• DATA EXCERPT:

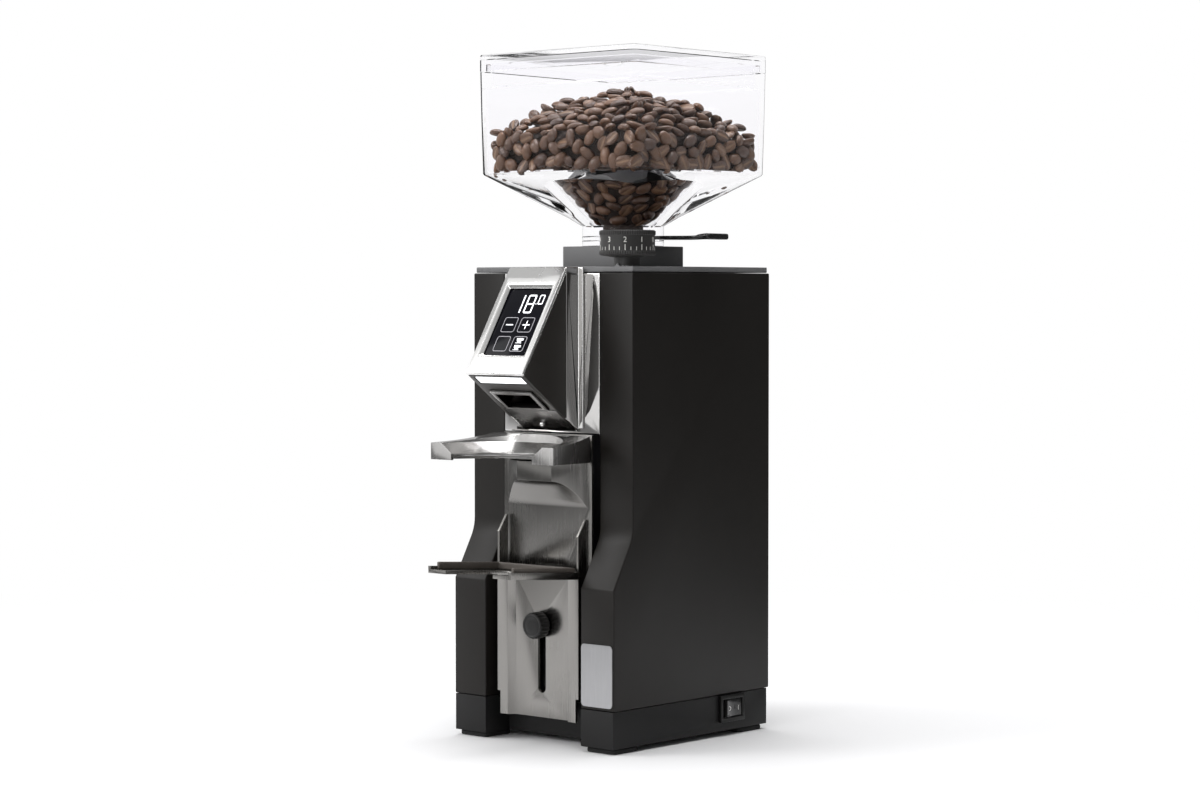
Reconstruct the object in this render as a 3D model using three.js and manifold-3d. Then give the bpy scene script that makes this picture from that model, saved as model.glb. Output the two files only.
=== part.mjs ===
// Espresso burr grinder with a square hopper, a sloping display head and a height-adjustable fork.
// Millimetres, +Z up. The body is drawn with X = 0 on its middle plane, Y = 0 on the front faces
// of its legs (+Y runs to the back) and Z = 0 on the worktop; the outer group then centres it.
import * as THREE from 'three';
import { mergeVertices } from 'three/addons/utils/BufferGeometryUtils.js';
import { ConvexGeometry } from 'three/addons/geometries/ConvexGeometry.js';
import Module from 'manifold-3d';

const wasm = await Module();
wasm.setup();

// ---- driving dimensions -------------------------------------------------------------------
const GAP = 0.3;                 // clearance between touching pieces

const BODY_HALF = 60;            // half the body's width
const BODY_BACK = 135.7;
const COLUMN_FRONT = 15.8;       // front face of the column above the legs
const LEG_INNER = 36;            // the legs and column cheeks start here, either side
const LEG_BEND_LOW = 89.8;       // the legs lean back from here ...
const LEG_BEND_HIGH = 117.7;     // ... to here
const SHEET = 1.5;               // side panel thickness
const RETURN_DEPTH = 18;         // inner return of each cheek
const RETURN_TOP = 245;          // the return stops below the gear deck
const FOOT_HEIGHT = 3;
const BASE_TOP = 23.5;
const BASE_WALL = 3;
const NOTCH_BACK = 19.6;         // recess in the base between the legs
const PANEL_TOP = 262.2;
const COVER_TOP = 265.6;

const AXIS_Y = 76.6;             // vertical axis of motor, burrs and hopper
const THROAT_R = 15;

const HEAD_HALF = 21.3;
const HEAD_TOP = { y: 4.5, z: 265.2 };
const HEAD_NOSE = { y: -31, z: 207 };
const HEAD_HEEL = { y: 15.5, z: 173.9 };
const HEAD_WALL = 1.8;
const PLATE_BOTTOM = 173.2;      // lower edge of the polished plate behind the head

const PANEL_Y = 12.5;            // front face of the fixed brushed panel
const BOSS_Y = 1.4;              // front face of its upper boss
const BOSS_Z = 147;              // lower edge of that boss
const BOSS_TOP = 157.5;

const WEB_Y = 7.8;               // slotted web of the sliding fork bracket
const LAND_Y = 4.1;              // its raised edges
const EAR_X = 30.5;
const KNOB_Z = 66.4;
const SLOT_BOTTOM = 28.3;
const SLOT_HALF = 2.9;

const FORK_CENTRE_Y = -31.5;     // centre of the upper fork's round saddle
const DIAL = { x: 47.7, y: 25.4, r: 15.5 };
const GEAR_MODULE = 1;
const TEETH = { pinion: 14, idler: 28, ring: 70 };

const HOPPER_HALF = { x: 59.4, y: 58.8 };
const HOPPER_DRAFT = 1.05;
const HOPPER_WALL = 2.6;
const FUNNEL_TOP = 318.6;
const FUNNEL_BOTTOM = 289;
const COLLAR_R = 23.4;
const BOWL_R = 42;               // round bowl in the hopper's floor
const COLLAR_Z = 277.8;
const LID_BOTTOM = 376.6;
const LID_TOP = 386.3;

const SWITCH = { y: 101.5, z: 15.6, halfY: 10.7, halfZ: 7.6 };
const ROCKER_TILT = 7;           // degrees to either side of level; it rests pressed at its on end

// Extremes of the whole machine, which set its origin at the middle of its footprint.
const EXTENT = { left: -BODY_HALF, right: 71, front: -50.5, back: 139.5 };

// ---- solids -------------------------------------------------------------------------------
function solidOf(geometry) {
  const plain = geometry.clone();
  plain.deleteAttribute('normal');
  plain.deleteAttribute('uv');
  const merged = mergeVertices(plain, 1e-4);
  return new wasm.Manifold(new wasm.Mesh({
    numProp: 3,
    vertProperties: new Float32Array(merged.attributes.position.array),
    triVerts: new Uint32Array(merged.index.array),
  }));
}

function geometryOf(solid) {
  const mesh = solid.getMesh();
  const geometry = new THREE.BufferGeometry();
  geometry.setAttribute('position', new THREE.BufferAttribute(new Float32Array(mesh.vertProperties), 3));
  geometry.setIndex(new THREE.BufferAttribute(new Uint32Array(mesh.triVerts), 1));
  geometry.computeVertexNormals();
  return geometry;
}

function join(...solids) {
  return solids.reduce((whole, piece) => whole.add(piece));
}

function cut(whole, ...tools) {
  return tools.reduce((left, tool) => left.subtract(tool), whole);
}

function box([x0, x1], [y0, y1], [z0, z1]) {
  const geometry = new THREE.BoxGeometry(x1 - x0, y1 - y0, z1 - z0);
  geometry.translate((x0 + x1) / 2, (y0 + y1) / 2, (z0 + z1) / 2);
  return solidOf(geometry);
}

function shapeOf(points) {
  return new THREE.Shape(points.map(([a, b]) => new THREE.Vector2(a, b)));
}

// A shape drawn in plan (x, y), raised from z0 to z1.
function prismZ(shape, [z0, z1], curveSegments = 12) {
  const geometry = new THREE.ExtrudeGeometry(shape, { depth: z1 - z0, bevelEnabled: false, curveSegments });
  geometry.translate(0, 0, z0);
  return solidOf(geometry);
}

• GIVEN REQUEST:
Give the listing again, word for word.

• OUTPUT FOR THIS TASK:
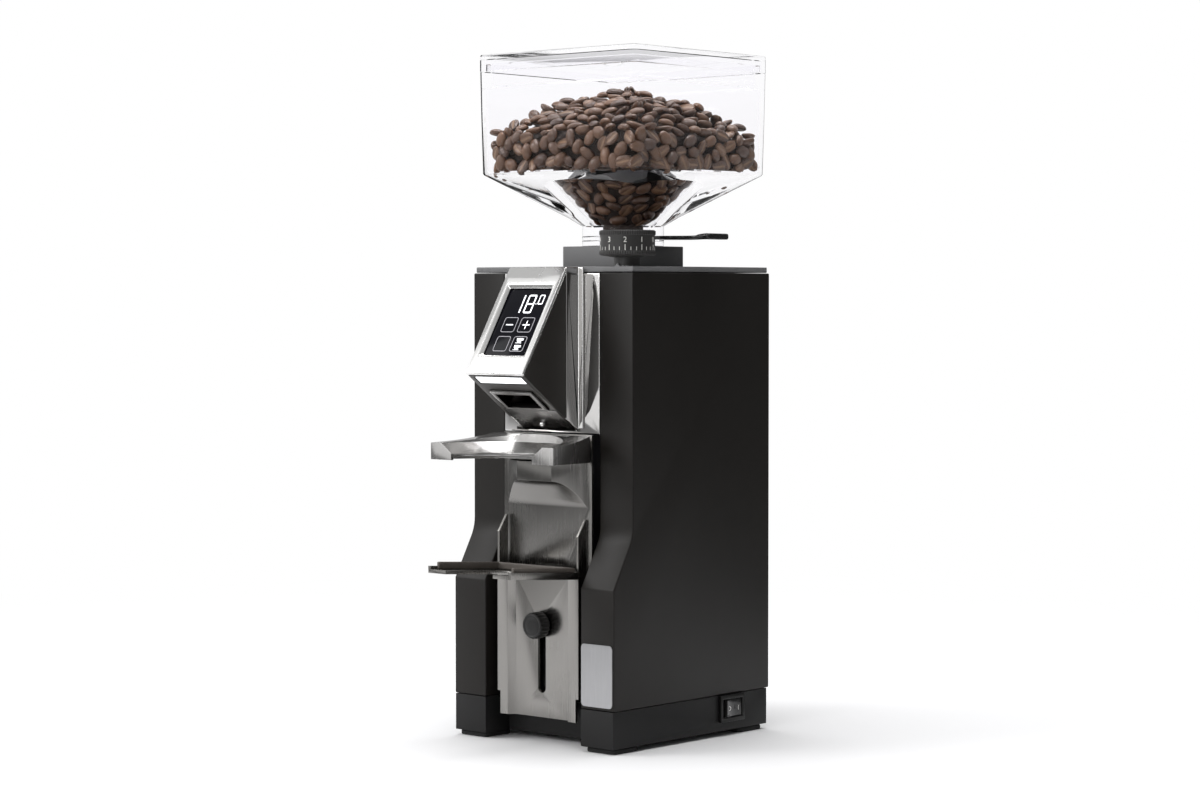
Reconstruct the object in this render as a 3D model using three.js and manifold-3d. Then give the bpy scene script that makes this picture from that model, saved as model.glb. Output the two files only.
=== part.mjs ===
// Espresso burr grinder with a square hopper, a sloping display head and a height-adjustable fork.
// Millimetres, +Z up. The body is drawn with X = 0 on its middle plane, Y = 0 on the front faces
// of its legs (+Y runs to the back) and Z = 0 on the worktop; the outer group then centres it.
import * as THREE from 'three';
import { mergeVertices } from 'three/addons/utils/BufferGeometryUtils.js';
import { ConvexGeometry } from 'three/addons/geometries/ConvexGeometry.js';
import Module from 'manifold-3d';

const wasm = await Module();
wasm.setup();

// ---- driving dimensions -------------------------------------------------------------------
const GAP = 0.3;                 // clearance between touching pieces

const BODY_HALF = 60;            // half the body's width
const BODY_BACK = 135.7;
const COLUMN_FRONT = 15.8;       // front face of the column above the legs
const LEG_INNER = 36;            // the legs and column cheeks start here, either side
const LEG_BEND_LOW = 89.8;       // the legs lean back from here ...
const LEG_BEND_HIGH = 117.7;     // ... to here
const SHEET = 1.5;               // side panel thickness
const RETURN_DEPTH = 18;         // inner return of each cheek
const RETURN_TOP = 245;          // the return stops below the gear deck
const FOOT_HEIGHT = 3;
const BASE_TOP = 23.5;
const BASE_WALL = 3;
const NOTCH_BACK = 19.6;         // recess in the base between the legs
const PANEL_TOP = 262.2;
const COVER_TOP = 265.6;

const AXIS_Y = 76.6;             // vertical axis of motor, burrs and hopper
const THROAT_R = 15;

const HEAD_HALF = 21.3;
const HEAD_TOP = { y: 4.5, z: 265.2 };
const HEAD_NOSE = { y: -31, z: 207 };
const HEAD_HEEL = { y: 15.5, z: 173.9 };
const HEAD_WALL = 1.8;
const PLATE_BOTTOM = 173.2;      // lower edge of the polished plate behind the head

const PANEL_Y = 12.5;            // front face of the fixed brushed panel
const BOSS_Y = 1.4;              // front face of its upper boss
const BOSS_Z = 147;              // lower edge of that boss
const BOSS_TOP = 157.5;

const WEB_Y = 7.8;               // slotted web of the sliding fork bracket
const LAND_Y = 4.1;              // its raised edges
const EAR_X = 30.5;
const KNOB_Z = 66.4;
const SLOT_BOTTOM = 28.3;
const SLOT_HALF = 2.9;

const FORK_CENTRE_Y = -31.5;     // centre of the upper fork's round saddle
const DIAL = { x: 47.7, y: 25.4, r: 15.5 };
const GEAR_MODULE = 1;
const TEETH = { pinion: 14, idler: 28, ring: 70 };

const HOPPER_HALF = { x: 59.4, y: 58.8 };
const HOPPER_DRAFT = 1.05;
const HOPPER_WALL = 2.6;
const FUNNEL_TOP = 318.6;
const FUNNEL_BOTTOM = 289;
const COLLAR_R = 23.4;
const BOWL_R = 42;               // round bowl in the hopper's floor
const COLLAR_Z = 277.8;
const LID_BOTTOM = 376.6;
const LID_TOP = 386.3;

const SWITCH = { y: 101.5, z: 15.6, halfY: 10.7, halfZ: 7.6 };
const ROCKER_TILT = 7;           // degrees to either side of level; it rests pressed at its on end

// Extremes of the whole machine, which set its origin at the middle of its footprint.
const EXTENT = { left: -BODY_HALF, right: 71, front: -50.5, back: 139.5 };

// ---- solids -------------------------------------------------------------------------------
function solidOf(geometry) {
  const plain = geometry.clone();
  plain.deleteAttribute('normal');
  plain.deleteAttribute('uv');
  const merged = mergeVertices(plain, 1e-4);
  return new wasm.Manifold(new wasm.Mesh({
    numProp: 3,
    vertProperties: new Float32Array(merged.attributes.position.array),
    triVerts: new Uint32Array(merged.index.array),
  }));
}

function geometryOf(solid) {
  const mesh = solid.getMesh();
  const geometry = new THREE.BufferGeometry();
  geometry.setAttribute('position', new THREE.BufferAttribute(new Float32Array(mesh.vertProperties), 3));
  geometry.setIndex(new THREE.BufferAttribute(new Uint32Array(mesh.triVerts), 1));
  geometry.computeVertexNormals();
  return geometry;
}

function join(...solids) {
  return solids.reduce((whole, piece) => whole.add(piece));
}

function cut(whole, ...tools) {
  return tools.reduce((left, tool) => left.subtract(tool), whole);
}

function box([x0, x1], [y0, y1], [z0, z1]) {
  const geometry = new THREE.BoxGeometry(x1 - x0, y1 - y0, z1 - z0);
  geometry.translate((x0 + x1) / 2, (y0 + y1) / 2, (z0 + z1) / 2);
  return solidOf(geometry);
}

function shapeOf(points) {
  return new THREE.Shape(points.map(([a, b]) => new THREE.Vector2(a, b)));
}

// A shape drawn in plan (x, y), raised from z0 to z1.
function prismZ(shape, [z0, z1], curveSegments = 12) {
  const geometry = new THREE.ExtrudeGeometry(shape, { depth: z1 - z0, bevelEnabled: false, curveSegments });
  geometry.translate(0, 0, z0);
  return solidOf(geometry);
}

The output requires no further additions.